▶ **RECORDS PROVIDED**:

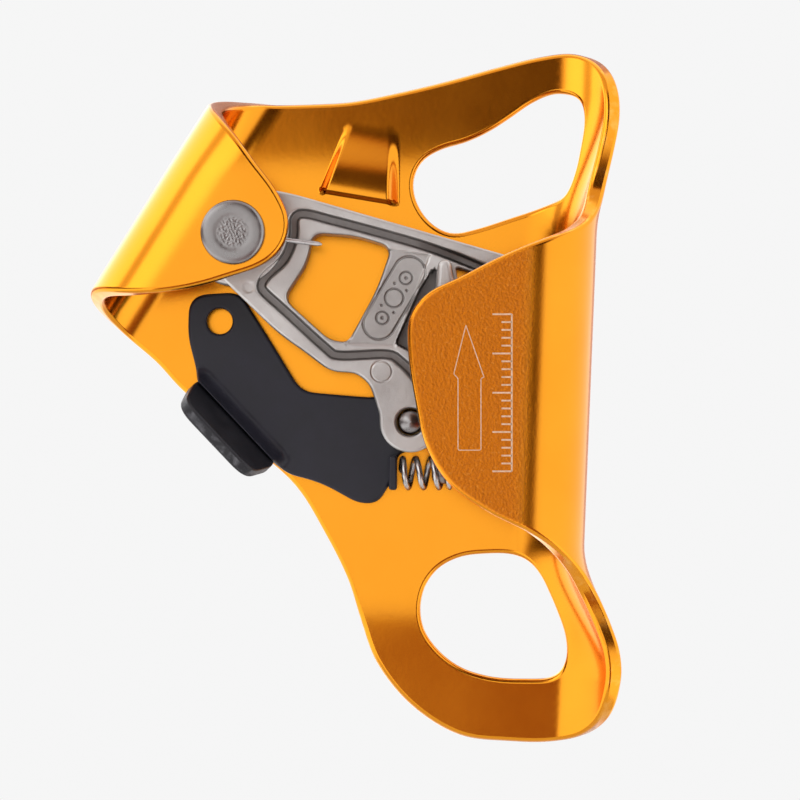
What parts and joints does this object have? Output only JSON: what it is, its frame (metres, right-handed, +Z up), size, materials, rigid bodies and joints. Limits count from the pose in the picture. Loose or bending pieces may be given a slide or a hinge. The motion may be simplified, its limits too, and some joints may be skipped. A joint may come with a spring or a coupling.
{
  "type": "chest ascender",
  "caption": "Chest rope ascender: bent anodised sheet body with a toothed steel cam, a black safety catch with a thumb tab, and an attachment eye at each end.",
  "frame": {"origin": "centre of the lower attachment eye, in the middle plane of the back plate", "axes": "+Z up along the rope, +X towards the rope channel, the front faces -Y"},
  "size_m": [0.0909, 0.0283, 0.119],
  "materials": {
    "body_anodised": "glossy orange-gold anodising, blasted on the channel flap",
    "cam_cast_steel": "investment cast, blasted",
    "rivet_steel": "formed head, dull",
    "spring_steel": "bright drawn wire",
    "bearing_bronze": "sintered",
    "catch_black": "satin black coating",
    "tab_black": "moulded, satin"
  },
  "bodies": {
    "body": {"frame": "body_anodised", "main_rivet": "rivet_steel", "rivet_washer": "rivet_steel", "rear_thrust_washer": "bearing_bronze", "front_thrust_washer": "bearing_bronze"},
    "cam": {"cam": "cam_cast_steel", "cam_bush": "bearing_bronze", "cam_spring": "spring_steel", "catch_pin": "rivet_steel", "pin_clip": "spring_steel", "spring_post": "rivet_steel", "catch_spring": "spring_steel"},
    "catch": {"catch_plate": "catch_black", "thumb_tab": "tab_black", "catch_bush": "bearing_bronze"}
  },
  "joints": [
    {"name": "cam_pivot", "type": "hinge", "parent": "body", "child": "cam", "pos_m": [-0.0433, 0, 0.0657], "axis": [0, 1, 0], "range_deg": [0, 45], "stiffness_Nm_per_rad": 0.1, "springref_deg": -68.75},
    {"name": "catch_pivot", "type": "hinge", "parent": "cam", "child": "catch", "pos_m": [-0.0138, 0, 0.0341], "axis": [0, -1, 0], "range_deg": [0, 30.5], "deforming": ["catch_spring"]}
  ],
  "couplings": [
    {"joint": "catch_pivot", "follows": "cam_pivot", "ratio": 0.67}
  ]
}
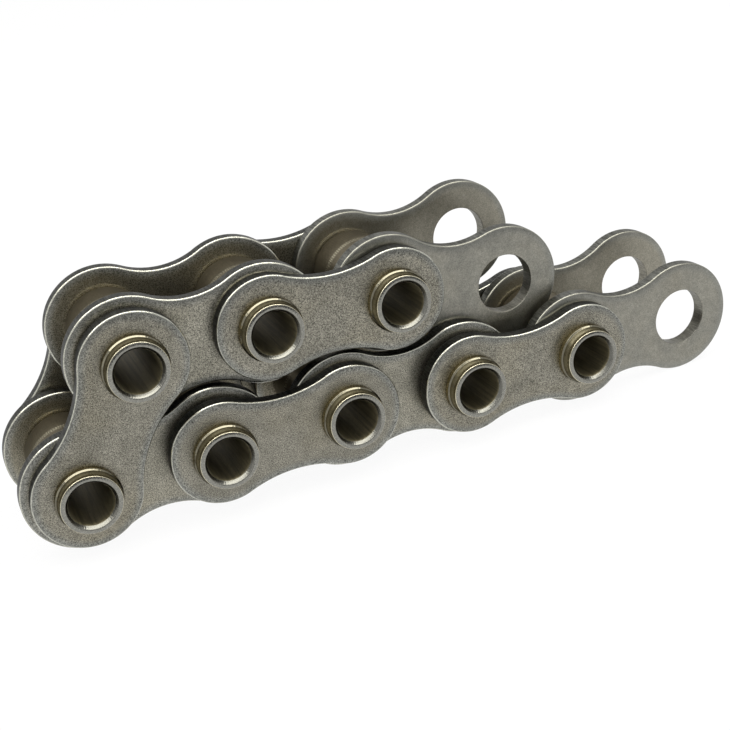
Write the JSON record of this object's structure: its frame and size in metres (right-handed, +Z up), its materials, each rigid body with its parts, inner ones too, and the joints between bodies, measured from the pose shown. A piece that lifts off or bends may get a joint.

▶ **EXERCISE GOAL**:
Make an exact copy of the data above.

▶ **PROBLEM SOLUTION**:
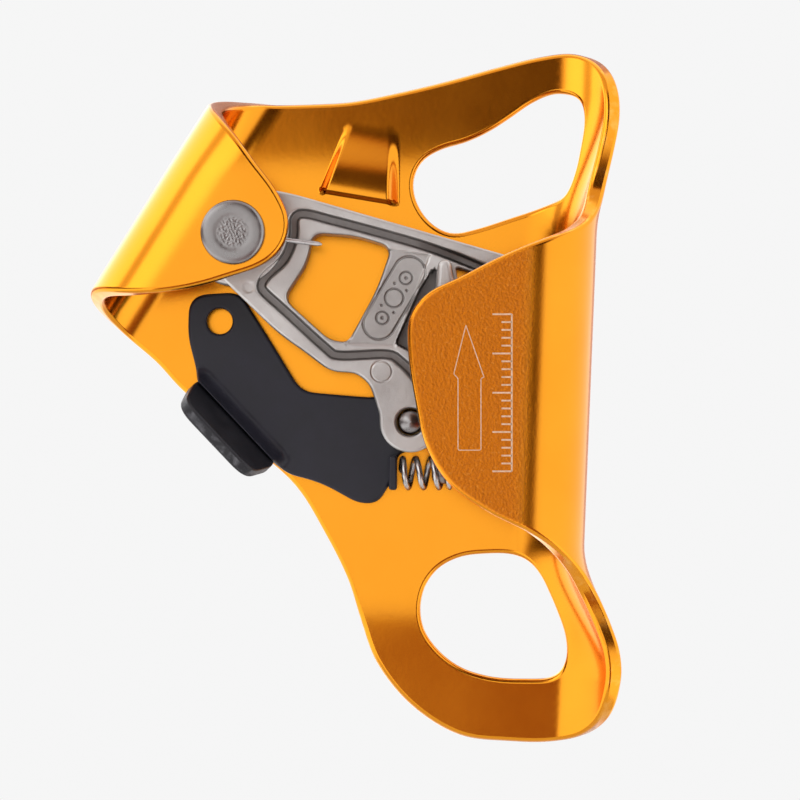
What parts and joints does this object have? Output only JSON: what it is, its frame (metres, right-handed, +Z up), size, materials, rigid bodies and joints. Limits count from the pose in the picture. Loose or bending pieces may be given a slide or a hinge. The motion may be simplified, its limits too, and some joints may be skipped. A joint may come with a spring or a coupling.
{
  "type": "chest ascender",
  "caption": "Chest rope ascender: bent anodised sheet body with a toothed steel cam, a black safety catch with a thumb tab, and an attachment eye at each end.",
  "frame": {"origin": "centre of the lower attachment eye, in the middle plane of the back plate", "axes": "+Z up along the rope, +X towards the rope channel, the front faces -Y"},
  "size_m": [0.0909, 0.0283, 0.119],
  "materials": {
    "body_anodised": "glossy orange-gold anodising, blasted on the channel flap",
    "cam_cast_steel": "investment cast, blasted",
    "rivet_steel": "formed head, dull",
    "spring_steel": "bright drawn wire",
    "bearing_bronze": "sintered",
    "catch_black": "satin black coating",
    "tab_black": "moulded, satin"
  },
  "bodies": {
    "body": {"frame": "body_anodised", "main_rivet": "rivet_steel", "rivet_washer": "rivet_steel", "rear_thrust_washer": "bearing_bronze", "front_thrust_washer": "bearing_bronze"},
    "cam": {"cam": "cam_cast_steel", "cam_bush": "bearing_bronze", "cam_spring": "spring_steel", "catch_pin": "rivet_steel", "pin_clip": "spring_steel", "spring_post": "rivet_steel", "catch_spring": "spring_steel"},
    "catch": {"catch_plate": "catch_black", "thumb_tab": "tab_black", "catch_bush": "bearing_bronze"}
  },
  "joints": [
    {"name": "cam_pivot", "type": "hinge", "parent": "body", "child": "cam", "pos_m": [-0.0433, 0, 0.0657], "axis": [0, 1, 0], "range_deg": [0, 45], "stiffness_Nm_per_rad": 0.1, "springref_deg": -68.75},
    {"name": "catch_pivot", "type": "hinge", "parent": "cam", "child": "catch", "pos_m": [-0.0138, 0, 0.0341], "axis": [0, -1, 0], "range_deg": [0, 30.5], "deforming": ["catch_spring"]}
  ],
  "couplings": [
    {"joint": "catch_pivot", "follows": "cam_pivot", "ratio": 0.67}
  ]
}
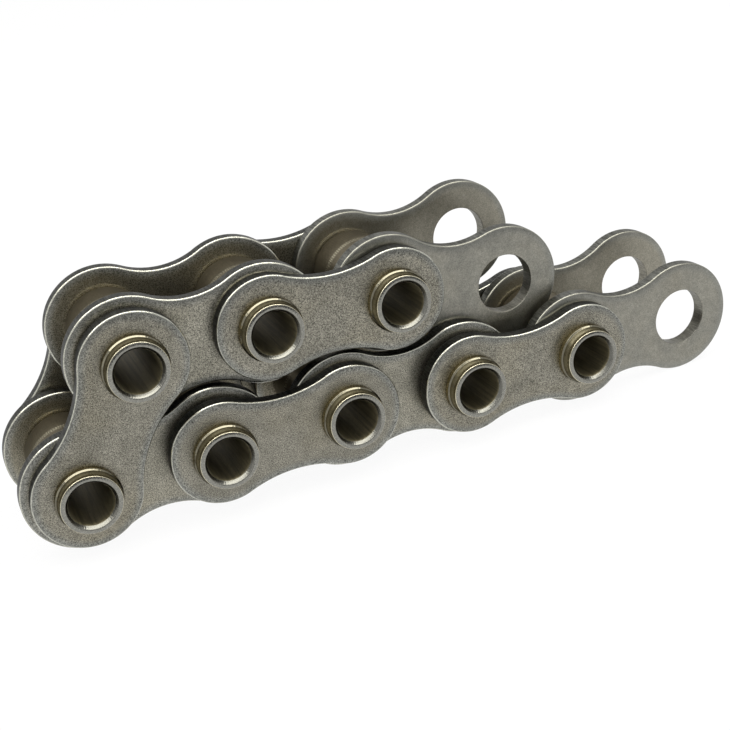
Write the JSON record of this object's structure: its frame and size in metres (right-handed, +Z up), its materials, each rigid body with its parts, inner ones too, and the joints between bodies, measured from the pose shown. A piece that lifts off or bends may get a joint.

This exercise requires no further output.